来源:LSHMinHash
import org.apache.spark.ml.feature.MinHashLSH
import org.apache.spark.ml.linalg.Vectors
import org.apache.spark.sql.SparkSession
import org.apache.spark.sql.functions.col
val dfA = spark.createDataFrame(Seq(
(0, Vectors.sparse(6, Seq((0, 1.0), (1, 1.0), (2, 1.0)))),
(1, Vectors.sparse(6, Seq((2, 1.0), (3, 1.0), (4, 1.0)))),
(2, Vectors.sparse(6, Seq((0, 1.0), (2, 1.0), (4, 1.0))))
)).toDF("id", "features")
val dfB = spark.createDataFrame(Seq(
(3, Vectors.sparse(6, Seq((1, 1.0), (3, 1.0), (5, 1.0)))),
(4, Vectors.sparse(6, Seq((2, 1.0), (3, 1.0), (5, 1.0)))),
(5, Vectors.sparse(6, Seq((1, 1.0), (2, 1.0), (4, 1.0))))
)).toDF("id", "features")
val key = Vectors.sparse(6, Seq((1, 1.0), (3, 1.0)))
val mh = new MinHashLSH()
.setNumHashTables(5)
.setInputCol("features")
.setOutputCol("hashes")
val model = mh.fit(dfA)
// Feature Transformation
println("The hashed dataset where hashed values are stored in the column 'hashes':")

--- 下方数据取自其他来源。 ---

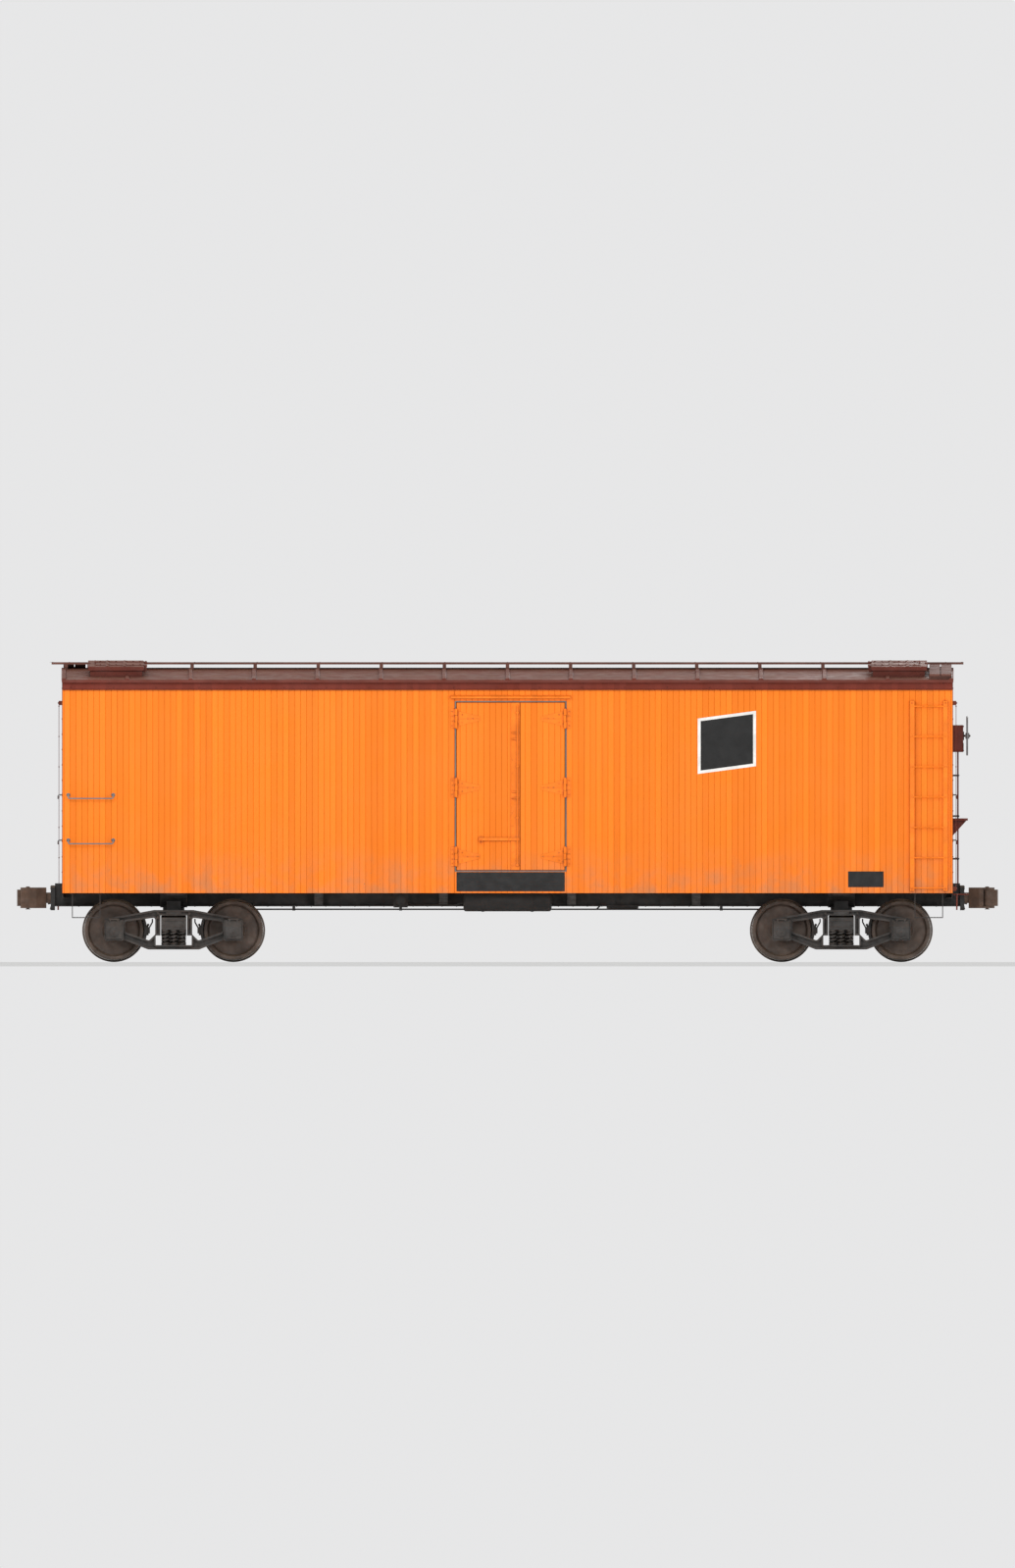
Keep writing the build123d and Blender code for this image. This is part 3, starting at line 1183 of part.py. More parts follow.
def brake_step():
    """The platform below the hand brake, on two triangular brackets."""
    z = RAIL_Z + BRAKE_STEP_ABOVE_RAIL
    y0, y1 = BRAKE_WHEEL_Y - BRAKE_STEP_L / 2, BRAKE_WHEEL_Y + BRAKE_STEP_L / 2
    step = block((HALF_L, HALF_L + BRAKE_STEP_W), (y0, y1), (z, z + PLANK_T))
    bracket = polygon([(HALF_L, z), (HALF_L + BRAKE_STEP_W - 20, z), (HALF_L, z - BRAKE_STEP_W)])
    for y in (y0 + BRAKE_BRACKET_IN, y1 - BRAKE_BRACKET_IN):
        step += across(bracket, y - STEP_BAR_T / 2, y + STEP_BAR_T / 2)
    rod_x = HALF_L + BRAKE_HOUSING_T / 2
    hole_r = BRAKE_ROD_R + BEAM_END_GAP
    return step - rod((rod_x, BRAKE_WHEEL_Y, z - 1), (rod_x, BRAKE_WHEEL_Y, z + PLANK_T + 1), hole_r)


def hung_tank(x0, x1, y, z, radius):
    """A round tank along the car with two brackets up to the floor."""
    tank = rod((x0, y, z), (x1, y, z), radius)
    tank = fillet(tank.edges().filter_by(GeomType.CIRCLE), radius / 4)
    for x in (x0 + (x1 - x0) / 4, x1 - (x1 - x0) / 4):
        tank += block(
            (x - TANK_BRACKET_T, x + TANK_BRACKET_T), (y - radius * 0.7, y + radius * 0.7), (z, FLOOR_BOTTOM_Z)
        )
    return tank


def brake_cylinder():
    return hung_tank(CYLINDER_X, CYLINDER_X + CYLINDER_L, CYLINDER_Y, CYLINDER_Z, CYLINDER_R)


def air_reservoir():
    return hung_tank(-RESERVOIR_L / 2, RESERVOIR_L / 2, RESERVOIR_Y, RESERVOIR_Z, RESERVOIR_R)


def control_valve():
    """The air brake valve: a bracket under the floor with a valve body on each face."""
    middle = VALVE_X
    half = VALVE_W / 2
    body = block((middle - half, middle + half), (RESERVOIR_Y - half, RESERVOIR_Y + half), (VALVE_Z, FLOOR_BOTTOM_Z))
    for side in (-1, 1):
        y = RESERVOIR_Y + side * half
        body += rod((middle, y - side, VALVE_Z + half), (middle, y + side * VALVE_W * 0.6, VALVE_Z + half), half * 0.7)
    return body


def train_pipe():
    """The air pipe along the car, dropping under each end sill to its angle cock."""
    end = STRIKER_X + ANGLE_COCK_OUT - ANGLE_COCK_L
    high, low = TRAIN_PIPE_Z, TRAIN_PIPE_END_Z
    x0, x1 = [STRIKER_X - back for back in TRAIN_PIPE_DROP_BACK]
    y = TRAIN_PIPE_Y
    half = [(x0, y, high), (x1, y, low), (end, y, low)]
    points = [(-x, y, z) for x, y, z in reversed(half)] + half
    return bent_rod(points, TRAIN_PIPE_R, TRAIN_PIPE_BEND)


def angle_cocks():
    """The valve on each end of the train pipe, bored right through, with a stem for its handle."""
    end = STRIKER_X + ANGLE_COCK_OUT
    y, z = TRAIN_PIPE_Y, TRAIN_PIPE_END_Z
    middle = end - ANGLE_COCK_L / 2
    cock = rod((end - ANGLE_COCK_L, y, z), (end, y, z), ANGLE_COCK_R)
    cock += rod((middle, y, z), (middle, y, z + ANGLE_COCK_STEM_H), ANGLE_COCK_STEM_R)
    cock -= rod((end - ANGLE_COCK_L - 1, y, z), (end + 1, y, z), TRAIN_PIPE_BORE_R)
    return [cock, end_mirrored(cock)]


def brake_rods():
    """The lever on the cylinder, the rods to both trucks, and the stirrups that carry them."""
    z = BRAKE_RODS_Z
    lever = block((LEVER_X - 30, LEVER_X + 30), (-90, CYLINDER_Y + 30), (z - 8, z + 8))
    rigging = lever + rod((LEVER_X, BRAKE_ROD_Y, z), (BRAKE_RODS_REACH, BRAKE_ROD_Y, z), BRAKE_ROD_R)
    rigging += rod((LEVER_X, -BRAKE_ROD_Y, z), (-BRAKE_RODS_REACH, -BRAKE_ROD_Y, z), BRAKE_ROD_R)
    push_end = (CYLINDER_X - BRAKE_ROD_R, CYLINDER_Y, CYLINDER_Z)
    rigging += rod((LEVER_X, CYLINDER_Y, z), push_end, BRAKE_ROD_R)
    half_w = SILL_FLANGE_Y - BEAM_END_GAP
    for x in STIRRUP_X:
        span = (x - 20, x + 20)
        rigging += block(span, (-half_w, half_w), (z - BRAKE_ROD_R - 8, z - BRAKE_ROD_R + 2))
        for side in (-1, 1):
            y = sorted((side * half_w, side * (half_w - 8)))
            rigging += block(span, y, (z - BRAKE_ROD_R - 8, SILL_BOTTOM_Z))
    return rigging


def uncoupling_levers():
    """The rod across half of each end that lifts the coupler's lock."""
    x = HALF_L + UNCOUPLER_OFF
    z = UNCOUPLER_Z
    outer = -(HALF_W - UNCOUPLER_IN)
    points = [
        (STRIKER_X + UNCOUPLER_OFF, UNCOUPLER_Y, z),
        (x, UNCOUPLER_Y, z),
        (x, outer, z),
        (x, outer, z - UNCOUPLER_HANDLE),
    ]
    lever = bent_rod(points, UNCOUPLER_R, 30)
    for y in (UNCOUPLER_Y - 80, outer + 80):
        lever += block((HALF_L, x), (y - 15, y + 15), (z - UNCOUPLER_R, z + UNCOUPLER_R))
    return [lever, half_turned(lever)]


# ---------------------------------------------------------------- the whole car, one file for each named piece
def write(name, shape):
    """Write one piece, or several separate solids of one kind, under its name."""
    solids = [solid for item in (shape if isinstance(shape, list) else [shape]) for solid in item.solids()]
    export_step(Compound(solids) if len(solids) > 1 else solids[0], f"parts/{name}.step")


def at_truck(shape, side):
    """Pieces drawn about a truck's own centre, moved to the A end (-1) or turned onto the B end (1)."""
    items = shape if isinstance(shape, list) else [shape]
    turn = Rot(0, 0, 180) if side < 0 else Rot(0, 0, 0)
    return [Pos(side * TRUCK_X, 0, 0) * turn * item for item in items]


def both_sides(items):
    return items + [half_turned(item) for item in items]


os.makedirs("parts", exist_ok=True)

frame_pair = both_sides([side_frame()])
spring_pair = both_sides(spring_group())
beam_pair = both_sides([brake_beam()])
one_wheelset = wheelset()
for end_name, end_side in (("a", -1), ("b", 1)):
    write(f"truck_{end_name}_side_frames", at_truck(frame_pair, end_side))
    write(f"truck_{end_name}_bolster", at_truck(truck_bolster(), end_side))
    write(f"truck_{end_name}_springs", at_truck(spring_pair, end_side))
    write(f"truck_{end_name}_brake_beams", at_truck(beam_pair, end_side))
for number, centre_x in enumerate((-TRUCK_X - WHEELBASE / 2, -TRUCK_X + WHEELBASE / 2,
                                   TRUCK_X - WHEELBASE / 2, TRUCK_X + WHEELBASE / 2), 1):
    write(f"wheelset_{number}", Pos(centre_x, 0, 0) * one_wheelset)

write("center_sill", center_sill() + strikers())
write("draft_gears", draft_gears())
write("side_sills", side_sills())
write("end_sills", end_sills())
write("body_bolsters", body_bolsters())
write("crossbearers", crossbearers())
write("floor", floor())
write("floor_racks", floor_racks())
write("end_walls", end_walls())
write("bunker_bulkheads", bulkheads())
write("fascia_boards", fascia_boards())
write("roof_middle", roof(-ROOF_SPLIT_X, ROOF_SPLIT_X, ROOF_SPLIT_X))
write("hatch_frames", hatch_frames())
write("running_boards", running_boards())
write("door_hinge_butts", hinge_butts())
write("door_hoods", door_hoods())
write("threshold_plates", threshold_plates())
write("ladders", side_ladders() + end_ladders())
write("grab_irons", grab_irons())
write("sill_steps", sill_steps())
write("hand_brake_housing", brake_housing())
write("hand_brake_wheel", brake_wheel())
write("brake_step", brake_step())
write("air_brake_equipment", [brake_cylinder(), air_reservoir(), control_valve()])
write("train_pipe", train_pipe())
write("angle_cocks", angle_cocks())
write("brake_rods", brake_rods())
write("uncoupling_levers", uncoupling_levers())

coupler_body, coupler_knuckle, end_of_roof = coupler(), knuckle(), roof_end()
covers = {"right": hatch_cover(-HATCH_Y), "left": hatch_cover(HATCH_Y)}
write("coupler_b", coupler_body)
write("coupler_a", half_turned(coupler_body))
write("knuckle_b", coupler_knuckle)
write("knuckle_a", half_turned(coupler_knuckle))
write("roof_b_end", end_of_roof)
write("roof_a_end", half_turned(end_of_roof))
for side_name, cover in covers.items():
    write(f"hatch_cover_b_{side_name}", cover)
    write(f"hatch_cover_a_{side_name}", end_mirrored(cover))

wide, narrow = leaf(DOOR_X0, DOOR_X0 + LEAF_WIDE), leaf(DOOR_X1, DOOR_X1 - LEAF_NARROW)
wide_straps, narrow_straps = strap_hinges(PIN_X0, 1), strap_hinges(PIN_X1, -1)
right_pieces = {
    "side_wall": side_wall(),
    "wide_door": wide,
    "narrow_door": narrow,
    "wide_door_hardware": wide_straps + [door_latch()],
    "narrow_door_hardware": narrow_straps,
}
for piece_name, piece in right_pieces.items():
    items = piece if isinstance(piece, list) else [piece]
    write(f"right_{piece_name}", items)
    write(f"left_{piece_name}", [half_turned(item) for item in items])
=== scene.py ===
import json
import math

import bpy
from mathutils import Matrix, Vector


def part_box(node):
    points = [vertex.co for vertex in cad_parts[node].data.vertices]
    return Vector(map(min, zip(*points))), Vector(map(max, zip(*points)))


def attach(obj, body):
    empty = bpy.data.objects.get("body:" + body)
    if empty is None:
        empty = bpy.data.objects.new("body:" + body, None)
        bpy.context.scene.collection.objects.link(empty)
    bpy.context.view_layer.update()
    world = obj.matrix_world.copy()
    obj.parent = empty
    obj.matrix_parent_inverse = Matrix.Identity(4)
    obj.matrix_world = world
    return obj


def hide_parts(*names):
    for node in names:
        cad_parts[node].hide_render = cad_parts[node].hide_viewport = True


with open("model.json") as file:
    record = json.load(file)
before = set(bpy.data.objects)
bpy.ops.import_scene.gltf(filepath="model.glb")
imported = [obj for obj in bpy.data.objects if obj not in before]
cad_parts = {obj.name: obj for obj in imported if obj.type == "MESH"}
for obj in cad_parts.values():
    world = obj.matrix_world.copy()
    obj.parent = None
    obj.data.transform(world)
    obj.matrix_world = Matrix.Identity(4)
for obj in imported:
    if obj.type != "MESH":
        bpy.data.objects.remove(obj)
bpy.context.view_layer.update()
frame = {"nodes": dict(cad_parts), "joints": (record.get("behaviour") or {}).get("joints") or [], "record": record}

# Looks of a wooden-sided ice refrigerator car. Metres, in the frame of the CAD model: X along the car, Z up.
BODY = "car_body"


def box_of(node):
    low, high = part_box(node)
    return Vector(low), Vector(high)


side_low, side_high = box_of("right_side_wall")
fascia_low, fascia_high = box_of("fascia_boards")
threshold_low, threshold_high = box_of("threshold_plates")
roof_high = box_of("roof_middle")[1]
end_low, end_high = box_of("end_walls")
HALF_L = side_high.x
HALF_W = -side_low.y
SIDE_BOTTOM = side_low.z
WALL_TOP = fascia_low.z
EAVE_Y = roof_high.y
RIDGE_Z = roof_high.z
EAVE_Z = fascia_high.z + 0.018
WHEEL = {n: box_of(f"wheelset_{n}") for n in (1, 2, 3, 4)}
AXLE_Z = (WHEEL[1][0].z + WHEEL[1][1].z) / 2
RAIL_Z = 0.026
COUPLER_Z = 0.902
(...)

model.transform(dfA).show(false)
// Compute the locality sensitive hashes for the input rows, then perform approximate
// similarity join.
// We could avoid computing hashes by passing in the already-transformed dataset, e.g.
// `model.approxSimilarityJoin(transformedA, transformedB, 0.6)`
println("Approximately joining dfA and dfB on Jaccard distance smaller than 0.6:")
model.approxSimilarityJoin(dfA, dfB, 0.6, "JaccardDistance")
.select(col("datasetA.id").alias("idA"),
col("datasetB.id").alias("idB"),
col("JaccardDistance")).show()
// Compute the locality sensitive hashes for the input rows, then perform approximate nearest
// neighbor search.
// We could avoid computing hashes by passing in the already-transformed dataset, e.g.
// `model.approxNearestNeighbors(transformedA, key, 2)`
// It may return less than 2 rows when not enough approximate near-neighbor candidates are
// found.
println("Approximately searching dfA for 2 nearest neighbors of the key:")
model.approxNearestNeighbors(dfA, key, 2).show()
密集向量和稀疏向量的区别
密集向量的值是一个普通的Double数组,而稀疏向量由两个并列的数组indices和values组成。
例如:
向量(1.0, 0.0, 1.0, 3.0)
用密集格式表示为
[1.0, 0.0, 1.0, 3.0]
用稀疏格式表示为
Vectors.sparse(4,[0,2,3],[1.0, 1.0, 3.0]) 或者Vectors.sparse(4, Seq((0, 1.0), (2, 1.0), (3, 3.0)))
其中,各个部分的含义如下表
值 | 含义 |
---|---|
4 | 向量长度(元素个数) |
[0,2,3] | indices数组,表示非零值的索引 |
[1.0, 1.0, 3.0] | values数组,表示向量索引0的位置值是1.0,索引2的位置值是1.0,索引3的位置值是3.0 |